San Nicolas is also proposing a Guam Constitution, which requires the Guam Legislature to update local law 13-202.

“We became a U.S. territory in 1898 and 50 years later, we had our Organic Act. Our forefathers did something extraordinary and got us the Organic Act, a start at self-governance but that was absolutely by no means to an end. We haven’t made any major progress since 1950,” he said.

“We had a commonwealth attempt in the 80s and then a constitutional attempt in the 70s. The latter did not move forward. I believe that the constitution was largely rejected because there was a desire to pursue a path toward self-determination that it felt that adopting a constitution would somehow compromise that and a referendum that rejected the adoption of a constitution was successful,” he added

Vice Speaker Tina Rose Muna Barnes raised concerns about how this move might affect the self-determination process and its impact on the current discussions with the United Nations.

San Nicolas said there shouldn’t be any interruption. “Puerto Rico adopted a constitution decades ago and they are actually far more along the process of having a self-determination resolution for their particular district versus ours. A constitutional adoption provided that there is no language in there that would create any kind of self-determination restriction would not in any way create any kind of restrictive environments as we continue to address the self-determination question.”

He noted that Puerto Rico’s adoption of its own constitution did not pose as “progressive roadblock” to its self-determination process.

According to San Nicolas, a constitution would not cause the abandonment of self-determination.

“It would give us an opportunity to reevaluate the governing document that we want for this island,” he said, noting the people of Guam had limited input when the Organic Act was enacted in 1950.

“If we do not want to take it, we can just continue on with the Organic Act that we have on self-governance of the past, and this self-governance will continue in the present and the future absent that change,” San Nicolas said.

“Based on research and findings, the process is not voluminous.

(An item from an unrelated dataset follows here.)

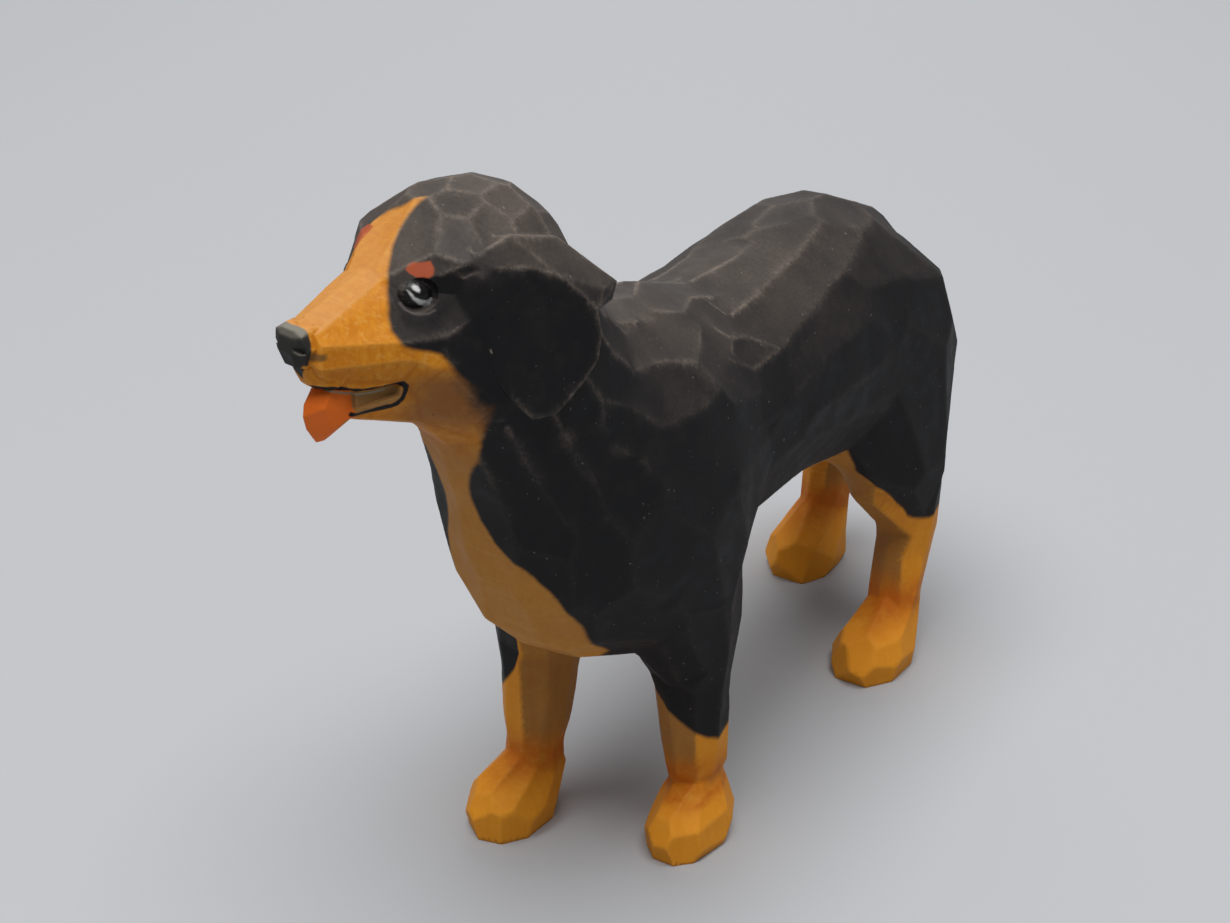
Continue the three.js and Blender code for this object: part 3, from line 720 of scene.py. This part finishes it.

This means there is nothing much that needs to happen federally in order for us to avail of this locally,” he added.

Legislative assistant Matthew Steil said the process will require a constitutional convention that will draft the constitution, which will be transmitted to the White House.

"The White House will have 60 days for comments to be given and then transmitted to Congress which will also have 60 days for comments or to outright reject it,” he said

“The last time this was done was in the 1970s. The office of president Carter sent it to the House Committee on Energy and Natural Resources to help with the hearing. The hearing proceeded and went through the Constitution where a percentage of the people rejected it in a referendum."


“For us to do this again, we need to be updated, with the new dates as laid out in the memorandum, establish a new date for a constitutional convention, set out the qualifications of those who become delegates, voter registration requirements and then from there, you may draft your constitutional convention and transmit it. We don’t expect too many issues so far,” he added.

San Nicolas said having a Constitution “presents opportunities for us to make sure that there is a certain level of legislative involvement in the management of federal funds or there is a certain amount of legislative involvement in the use of excess cash at the end of the term.”

San Nicolas said it’s time for Guam to revisit the adoption of a Constitution.

“I think it is a timely conversation,” he said. “I think the environment that we are in right now has a lot of things that we can all reflect on and make sure that we are crafting our future in a way that’s not going to have us experience the same things again-those repetitive headlines, disappointments and challenges because I think these are the things that drive our people to make things happen.”

This process does not require federal action at this time, according to the congressman's office.

"It is not subject to approval, because it is, by default, going to be approved unless Congress takes action. As mentioned... in 1977, the Constitution was drafted, the President had comments and the Congress had a hearing but nothing textual was changed from what was drafted, these 60-day timelines will help to move this along very fluidly absent any major red flags in the text"

Correction: The earlier version of this story stated that two bills are being introduced in Congress. According to the office of the delegate, only one bill being introduced, as the next step for a Guam Constitution requires the Guam Legislature to update local law 13-202. Our apologies.